Friday, August 24, 2012

Strange Crowding

In many places fishing close to other anglers is unavoidable. Either the fish really concentrate, forcing everyone to fish together, or there are simply a lot of fishermen relative to the amount of available water.

Neither is the case in the Great Smoky Mountains National Park, where fishing pressure is comparatively light for trout waters and the fish spread themselves over thousands of stream miles. Still, when Nathaniel and I pulled into one of dozens of streamside pulloffs and were readying our junk, another car with three anglers in it pulled into that exact pullout, seemingly resolved to start fishing in the exact same place.

We chose to let them have that spot and to pick another, this time parking at a trailhead and paralleling the stream a few hundred yards before stepping into the water.

Somewhat to my amazement, we hadn't been fishing 15 minutes before a solo angler who had just arrived walked past us on the trail and stepped into the creek only about 100 feet in front of us.
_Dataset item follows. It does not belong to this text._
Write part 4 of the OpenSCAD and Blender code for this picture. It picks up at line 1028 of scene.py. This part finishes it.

Not wanting to fish right behind someone else we got out and walked far enough  upstream that he wouldn't have to be fishing immediately behind us either. Twenty minutes later, when he leapfrogged us again, we decided to call it an afternoon.
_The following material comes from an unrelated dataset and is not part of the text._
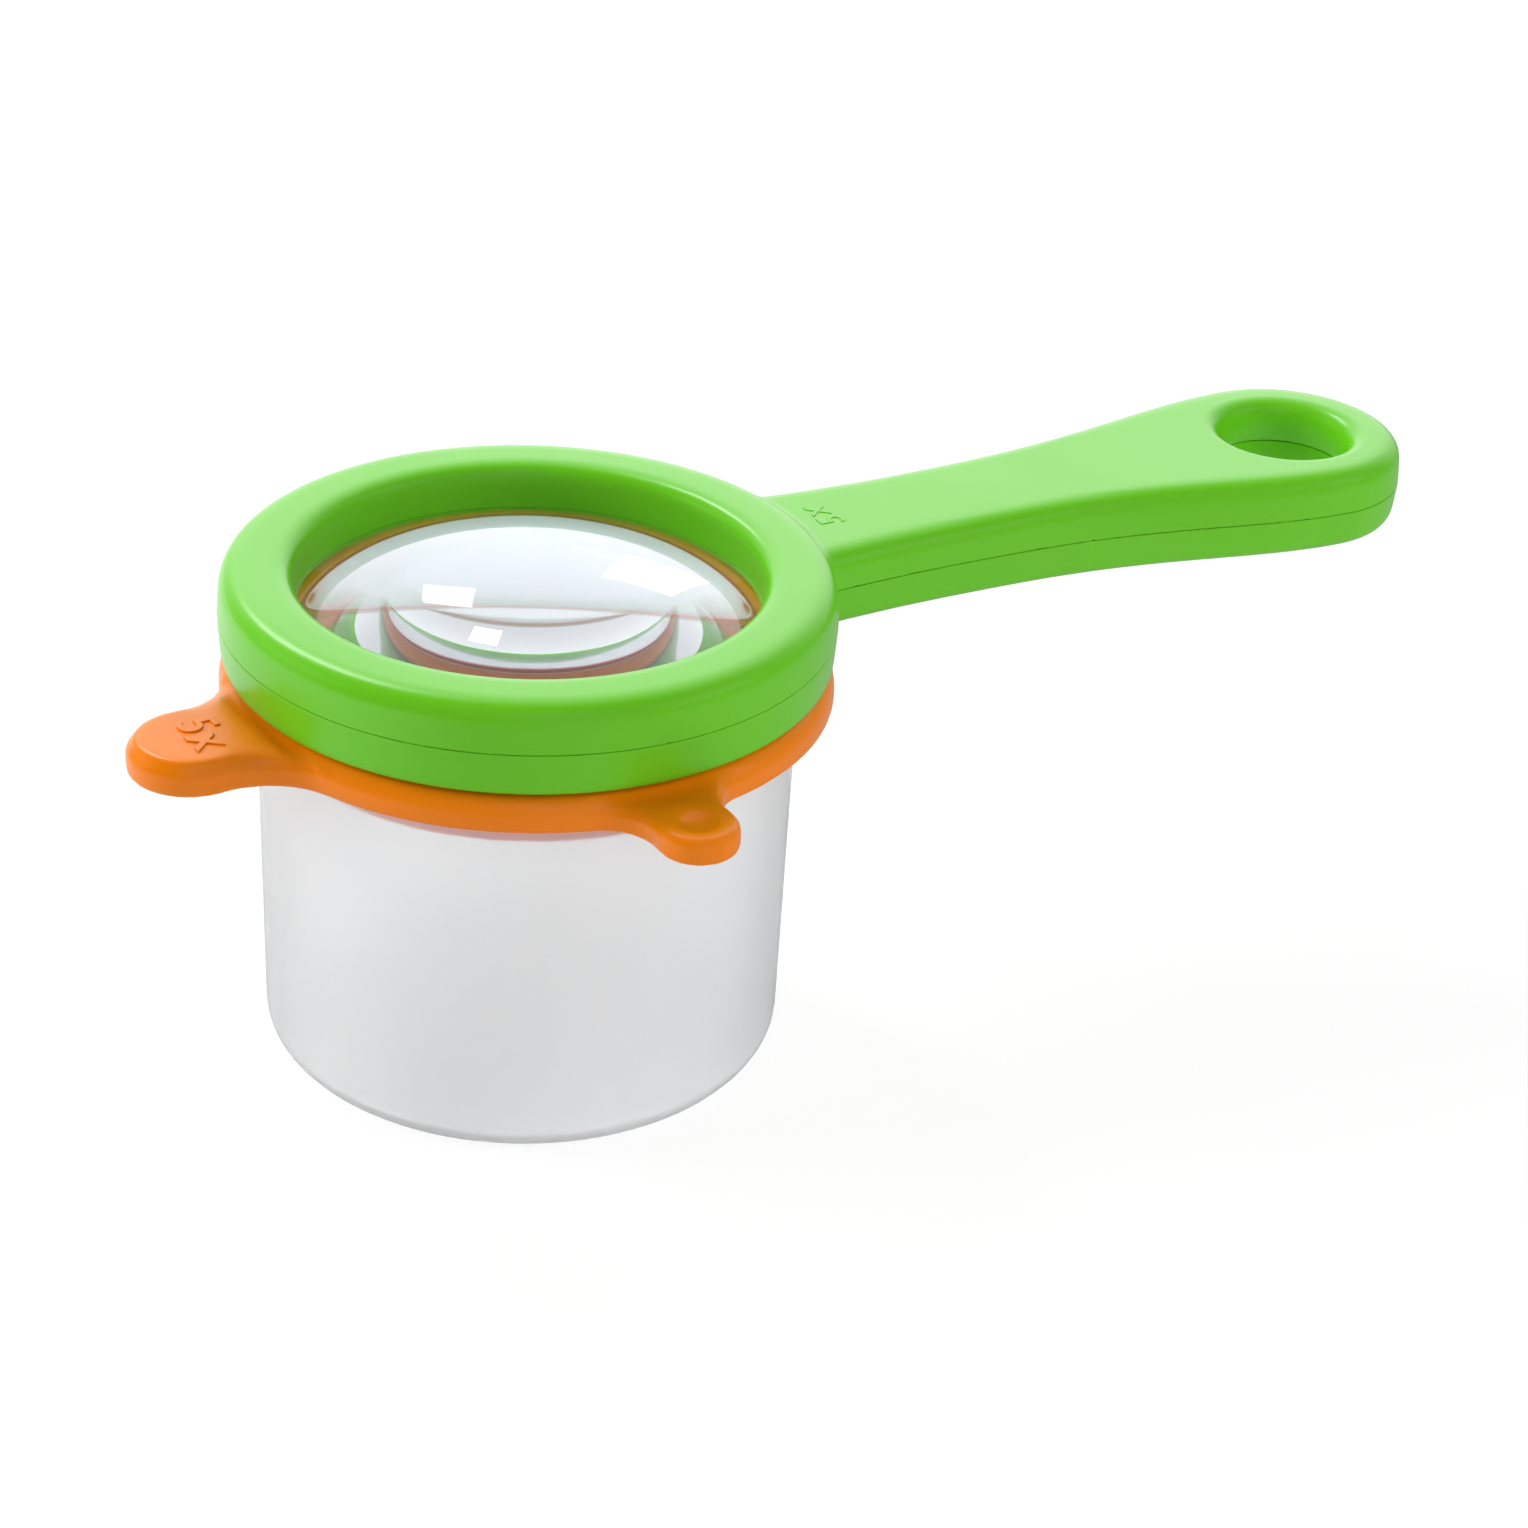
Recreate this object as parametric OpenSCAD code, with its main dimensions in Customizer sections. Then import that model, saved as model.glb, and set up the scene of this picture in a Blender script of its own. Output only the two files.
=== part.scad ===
// Bug catcher jar: a clear jar with a lens lid, and a hand magnifier that rests on the lid.
// The origin is the centre of the jar's base, +Z is up and +X runs along the magnifier's handle.

/* [Jar] */
// Height of the jar from the table to its mouth
jar_h = 53.5; // [40:0.5:90]
// Outside radius of the jar at its mouth
jar_mouth_r = 35.3; // [33:0.1:42]
// How much narrower the outside radius is at the table
jar_draft = 0.6; // [0.2:0.1:2]
// Wall of the jar
jar_wall = 1.4; // [1:0.1:2]
// Floor of the jar
jar_floor = 1.6; // [1.2:0.1:3]
// Outside radius of the rounded corner at the base
jar_corner_r = 4.6; // [3:0.1:9]
// How far the bead at the mouth stands out
bead_w = 0.9; // [0.5:0.1:1.5]
// Height of the bead at the mouth
bead_h = 1.6; // [1:0.1:2.2]

/* [Lid] */
// Height of the lid's rim, seen from the side
rim_h = 4.8; // [4.4:0.1:8]
// Thickness of the lid's plate
plate_t = 2.5; // [2.3:0.1:4]
// Thickness of the skirt round the jar's bead
skirt_wall = 3.5; // [3:0.1:5]
// Radius of the rim's rounded top edge
rim_edge_r = 1.9; // [1:0.1:2.2]
// Radius of the rim's lower edge
rim_low_r = 0.4; // [0.2:0.1:0.8]
// Height of the collar that centres the magnifier
collar_h = 1.5; // [1:0.1:2]
// Wall of the collar
collar_wall = 2.4; // [2:0.1:3]

/* [Lid tabs] */
// Thickness of both tabs
tab_t = 3.6; // [3:0.1:4.2]
// Reach of the pull tab from the jar's axis
pull_reach = 56.2; // [52:0.1:70]
// Half the width of the pull tab
pull_half_w = 8; // [6:0.1:10]
// Direction of the pull tab, counted from the handle
pull_angle = 185.7; // [150:0.1:210]
// Depth of the thumb dish in the pull tab
pull_dish = 0.7; // [0.3:0.1:1]
// Depth of the pocket under the pull tab
pull_pocket = 1.3; // [0.6:0.1:1.5]
// Reach of the small tab from the jar's axis
nub_reach = 51.8; // [49:0.1:60]
// Half the width of the small tab
nub_half_w = 5.2; // [4.5:0.1:7]
// Direction of the small tab, counted from the handle
nub_angle = 271.2; // [240:0.1:300]
// Depth of the dimple in the small tab
nub_dimple = 1.5; // [0.6:0.1:1.8]
// Radius of the dimple at the top of the small tab
nub_dimple_r = 3.6; // [2.5:0.1:4]
// Plan radius where the tabs run into the rim
tab_root_r = 6.4; // [4:0.1:8]
// Radius of the tabs' upper edge
tab_edge_r = 0.9; // [0.4:0.1:1.2]

/* [Lens ring] */
// Depth of the ring's plug below the jar's mouth
plug_depth = 7; // [5:0.1:10]
// Wall of the plug and of the ring's inner wall
plug_wall = 1.6; // [1.2:0.1:1.7]
// Distance from the lid lens's pocket to the plug's outside
plug_w = 4.2; // [3.8:0.1:6]
// Thickness of the ring's web and of the shelf under the lens
shelf_t = 1.5; // [1.2:0.1:2]
// Width of the tongue that keys the ring into the lid
tongue_w = 1.0; // [0.8:0.1:1.3]
// Height of the tongue
tongue_h = 1.0; // [0.6:0.1:1.2]

/* [Lid lens] */
// Thickness of the lid lens's flange
lid_flange_t = 2; // [1.5:0.1:2.5]
// How far the plate covers the flange, and the shelf carries it
flange_lap = 1.7; // [1.2:0.1:2.5]
// Thickness of plate above the flange
flange_cover = 1.1; // [0.8:0.1:1.3]
// Rise of the lid lens above its flange
lid_lens_rise = 2.6; // [1:0.1:2.8]
// Drop of the lid lens below its flange
lid_lens_drop = 7.6; // [3:0.1:10]

/* [Magnifier ring] */
// Height of each shell at the ring
shell_h = 6.2; // [5.6:0.1:9]
// Wall of the shells
shell_wall = 1.8; // [1.5:0.1:2]
// How far the sides lean in over a shell's height
side_draft = 0.4; // [0.2:0.1:0.6]
// Radius of the ring's upper outside edge
ring_top_edge_r = 3; // [2:0.1:3.5]
// Radius of the ring's upper inside edge
ring_window_edge_r = 2.2; // [1:0.1:2.6]
// Radius of the ring's lower edges
ring_low_edge_r = 1.4; // [0.6:0.1:1.7]

/* [Magnifier lens] */
// Thickness of the magnifier lens's flange
mag_flange_t = 2; // [1.5:0.1:2.5]
// How far the shells grip the flange
mag_lap = 1.2; // [0.8:0.1:1.4]
// Rise of the magnifier lens above its flange
mag_rise = 5.9; // [3:0.1:6]
// Drop of the magnifier lens below its flange
mag_drop = 1.2; // [0.4:0.1:1.3]

/* [Handle] */
// Distance from the jar's axis to the centre of the handle's round end
end_x = 118.7; // [100:0.1:150]
// Radius of the handle's round end
end_r = 17.1; // [15:0.1:20]
// Half the width of the handle at its neck
neck_half_w = 10.5; // [9:0.1:13]
// Distance from the jar's axis to the neck
neck_x = 60; // [54:0.5:66]
// How much wider each side is at the ring than at the neck
root_flare = 1.2; // [0.4:0.1:2]
// Height of the top shell at the handle's root
root_h = 5.2; // [4.8:0.1:5.6]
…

I'll acknowledge that both spots offered easy access and that by hiking a little or choosing a choosing a smaller flow we could have almost guaranteed having waters to ourselves. In fact we fished for quite a while in another small creek with no trail beside it and had it to ourselves. Still, we probably drove past 30 miles of stream yesterday, and those four fishermen probably represented a third of all the anglers we noticed. It just surprised me that they wanted to fish so close to us.

Strange place to be crowded, at least from my point of view.